Either trustees are distancing themselves and, they hope, reducing their moral, financial, and reputational exposure, or they know more than we know. Perhaps Paterno really was the man who knew too much. Thus despite his illustrious coaching career—409 NCAA Division I football wins, the most ever—he must be held accountable at minimum for a failure of leadership, at most for a failure of character.

So far, I’d say the Board’s crisis leadership has been less than impressive. Mixed signals, lack of attention to explaining its biggest decision thus allowing students to twist out of control, firing Paterno by phone—classless even if he is worthy of firing--not firing, at least yet, others on the coaching staff who knew something, actually a lot, e.g., receivers coach Mike McQueary.

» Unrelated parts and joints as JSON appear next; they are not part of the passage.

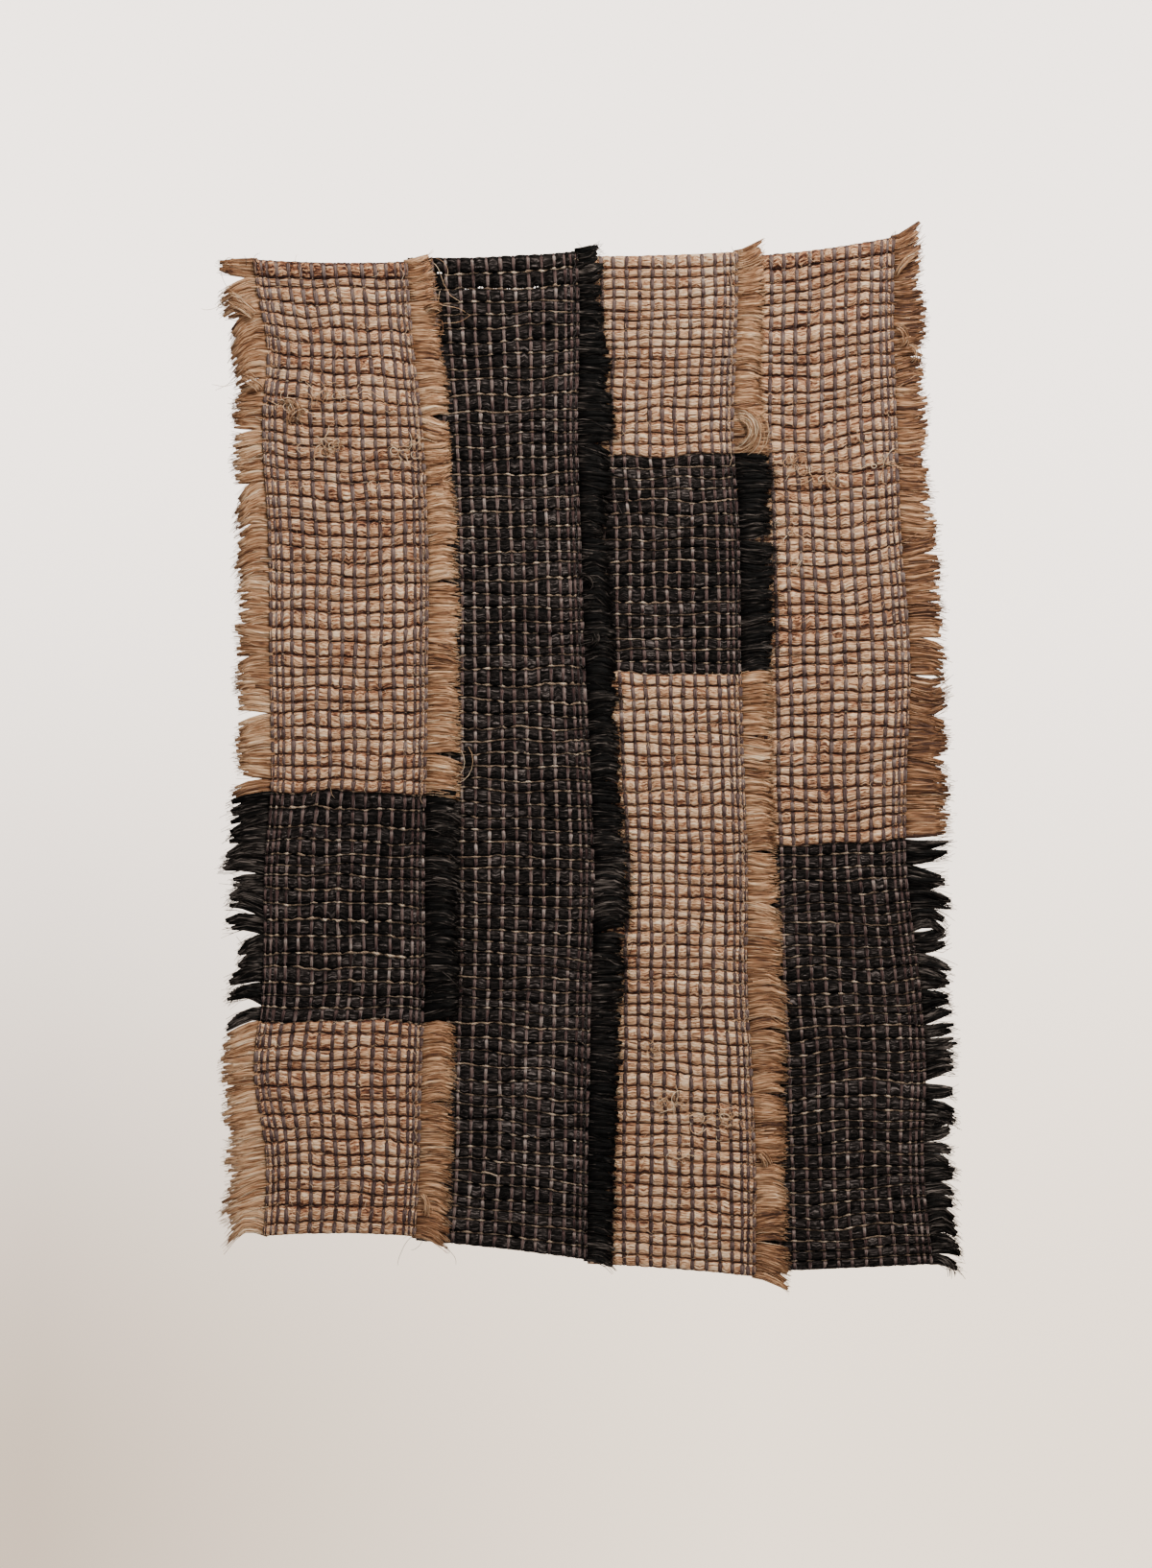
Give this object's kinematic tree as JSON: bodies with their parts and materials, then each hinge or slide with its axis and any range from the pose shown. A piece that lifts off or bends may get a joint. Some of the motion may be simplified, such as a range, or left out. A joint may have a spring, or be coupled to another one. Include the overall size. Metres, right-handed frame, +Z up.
{
  "type": "banana fibre wall hanging",
  "caption": "Wall hanging of hand-woven banana fibre strips sewn side by side, in natural and black blocks, with cut weft fringes along the selvedges.",
  "frame": {"origin": "middle of the top edge, on the wall plane behind the cloth", "axes": "+Z up the cloth's length, +Y into the wall, so the front faces -Y, +X to the right seen from the front"},
  "size_m": [0.4982, 0.0234, 0.6968],
  "materials": {
    "natural_fibre": "undyed banana fibre bundles, soft sheen along the fibre",
    "black_fibre": "banana fibre dyed black, soft sheen along the fibre",
    "warp_yarn": "doubled dull purple-brown spun yarn, matt",
    "binding_weft": "thin tan thread, matt"
  },
  "bodies": {
    "root": {"strip_1": "natural_fibre", "strip_2": "black_fibre", "strip_3": "natural_fibre", "strip_4": "natural_fibre", "fringe_1_left": "natural_fibre", "fringe_1_right": "natural_fibre", "fringe_2_left": "black_fibre", "fringe_2_right": "black_fibre", "fringe_3_left": "natural_fibre", "fringe_3_right": "natural_fibre", "fringe_4_left": "natural_fibre", "fringe_4_right": "natural_fibre"}
  },
  "joints": []
}
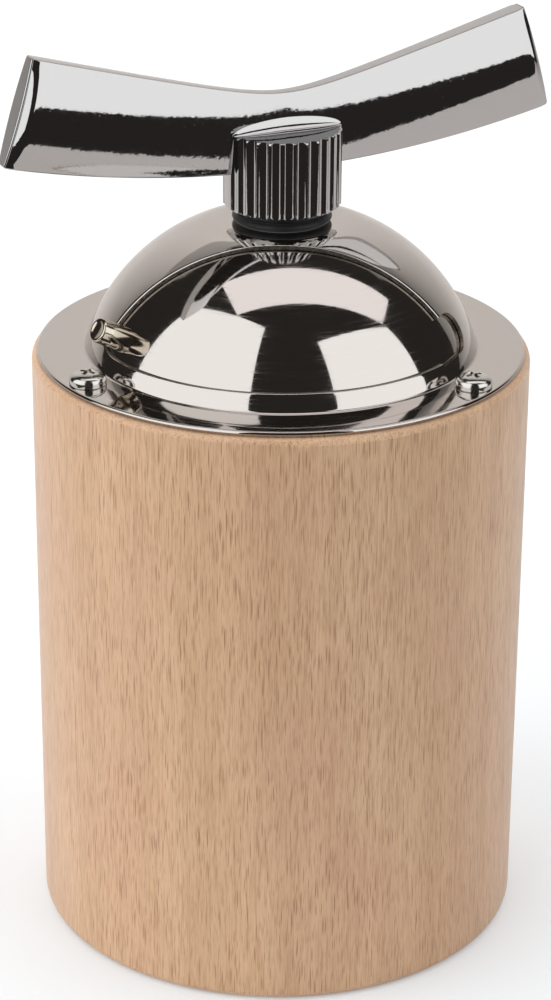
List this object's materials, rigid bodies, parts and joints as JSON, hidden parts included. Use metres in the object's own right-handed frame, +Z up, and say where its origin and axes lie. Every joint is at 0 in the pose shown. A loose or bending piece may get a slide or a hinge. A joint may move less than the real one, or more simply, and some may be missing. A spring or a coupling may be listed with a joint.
{
  "type": "flaxseed mill",
  "caption": "Hand cranked flaxseed mill: turned beech body, polished dome cover with a turning fill door, bow-tie crank handle, and a steel burr inside.",
  "frame": {"origin": "middle of the flat underside of the wooden body", "axes": "+Z up along the crank's axis; the filling window faces -Y; +X is to the right, seen from the front"},
  "size_m": [0.0748, 0.07, 0.1309],
  "materials": {
    "beech": "fine-sanded, oiled beech",
    "polished_steel": "mirror-polished stainless steel",
    "chromed_zinc": "chromed die casting",
    "nickelled_brass": "turned brass, nickel plated",
    "black_rubber": "matt",
    "bearing_brass": "turned",
    "white_plastic": "smooth",
    "dark_plastic": "fine moulded grain",
    "burr_steel": "ground and hardened",
    "plain_steel": "bright zinc plated"
  },
  "bodies": {
    "root": {"wooden_body": "beech", "dome_cover": "polished_steel", "cover_screws": "plain_steel", "neck_bush": "bearing_brass", "neck_seal": "black_rubber", "door_slide_washer": "white_plastic", "door_spring_washer": "plain_steel", "bush_nut": "plain_steel", "spring_top_washer": "plain_steel", "burr_housing": "dark_plastic", "housing_screws": "plain_steel", "stator_burr": "burr_steel", "stator_ring": "plain_steel", "lower_bridge": "plain_steel", "bridge_screws": "plain_steel", "lower_bush": "bearing_brass", "thrust_ball": "plain_steel", "thrust_screw": "plain_steel", "thrust_lock_nut": "plain_steel"},
    "door": {"fill_door": "polished_steel", "door_knob": "nickelled_brass", "knob_nut": "plain_steel"},
    "crank": {"crank_handle": "chromed_zinc", "handle_set_screw": "plain_steel", "drive_shaft": "plain_steel", "shaft_spring": "plain_steel", "spring_lower_washer": "plain_steel", "shaft_clip": "plain_steel", "rotor_burr": "burr_steel", "rotor_clip": "plain_steel"}
  },
  "joints": [
    {"name": "crank_spin", "type": "hinge", "parent": "root", "child": "crank", "pos_m": [0, 0, 0.1058], "axis": [0, 0, 1], "continuous": true},
    {"name": "door_turn", "type": "hinge", "parent": "root", "child": "door", "pos_m": [0, 0, 0.10285], "axis": [0, 0, 1], "range_deg": [-1.2, 127.9]}
  ]
}
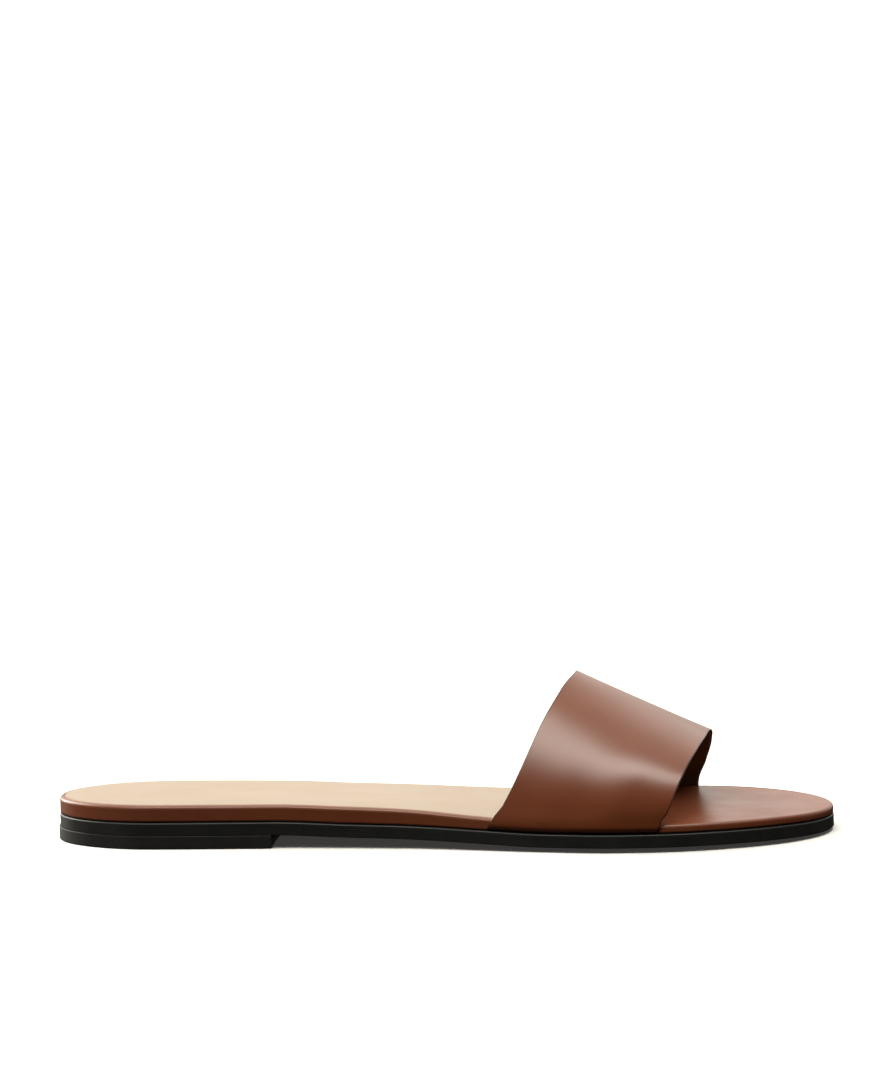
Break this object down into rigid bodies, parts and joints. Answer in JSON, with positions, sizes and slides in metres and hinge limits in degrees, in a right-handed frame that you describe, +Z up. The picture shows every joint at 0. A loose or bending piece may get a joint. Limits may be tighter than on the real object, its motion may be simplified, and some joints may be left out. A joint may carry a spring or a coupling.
{
  "type": "slide sandal",
  "caption": "Flat leather slide sandal for the right foot: one wide strap over a thin leather-covered footbed, black outsole and low heel.",
  "frame": {"origin": "on the floor, under the middle of the outsole's length and width", "axes": "+X from heel to toe, +Y towards the inner side of the foot, +Z up from the floor"},
  "size_m": [0.25, 0.0836, 0.0517],
  "materials": {
    "outsole": "black sole sheet with a smooth painted edge",
    "heel_lift": "black top piece with a smooth painted edge",
    "footbed": "smooth brown leather wrapped round the insole board",
    "sock_liner": "smooth undyed beige lining leather",
    "strap": "smooth semi-gloss brown calf leather with painted edges"
  },
  "bodies": {
    "root": {"outsole": "outsole", "heel_lift": "heel_lift", "footbed": "footbed", "sock_liner": "sock_liner", "strap": "strap"}
  },
  "joints": []
}
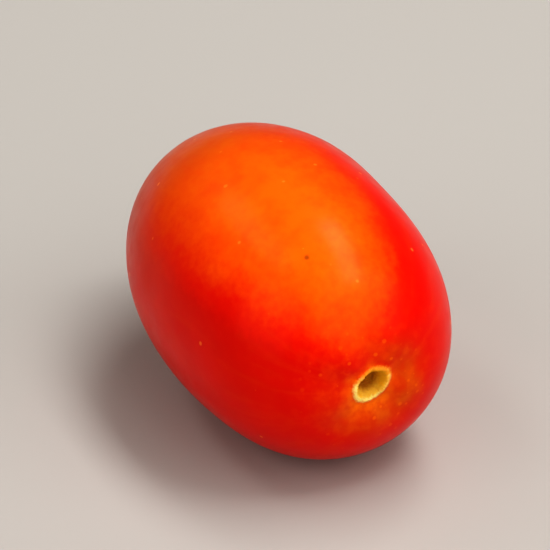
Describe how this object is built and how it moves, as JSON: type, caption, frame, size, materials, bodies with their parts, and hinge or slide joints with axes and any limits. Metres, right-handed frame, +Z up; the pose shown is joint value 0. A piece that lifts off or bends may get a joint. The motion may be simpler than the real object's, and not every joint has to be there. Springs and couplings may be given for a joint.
{
  "type": "grape tomato",
  "caption": "Small oblong tomato lying on its side, with a blunt stem end, a pale corky stem scar in a shallow dimple and a slightly pointed blossom end.",
  "frame": {"origin": "on the surface it rests on, under the middle of the fruit's box", "axes": "+Z up, +X along the fruit's level long axis towards the stem end, +Y across it"},
  "size_m": [0.042, 0.0266, 0.0267],
  "materials": {
    "tomato_skin": "satin"
  },
  "bodies": {
    "root": {"tomato": "tomato_skin"}
  },
  "joints": []
}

But I will also say this. Leaders now work behind the curve of real-time developments. Because smart phones with video, texting, and online capability are by the thousands on site as events take place it is literally impossible for leaders to stay ahead of what’s happening. Since they must check their facts to try to assure what they say is accurate and best, they must take time, meaning they are behind, always.

The same scenario happened in 2007 at Virginia Tech University when a student killed 32 people and himself, and wounded 25 others. University officials were blamed for a slow response, yet later investigation indicated they’d done most of what they could have done. So Penn State leaders are scrambling to find their way—but that’s now the rules of engagement in a cyber age.

From here on people need to slow down. This is an understandably deeply emotional issue, but people ranting on television that Sandusky should "have a needle put in his arm" or others saying trustees should pull down the Paterno statue on campus all need to dial it down. Sandusky will have his day in court. Paterno's statue perhaps should or should not be taken down--but the decision should not be made until the facts are identified, and they will be. The truth will out.

Well, what can you say? Serious. Sick. Sad. Sin. “Evildoers and impostors will go from bad to worse, deceiving and being deceived, (2 Timothy 3:13).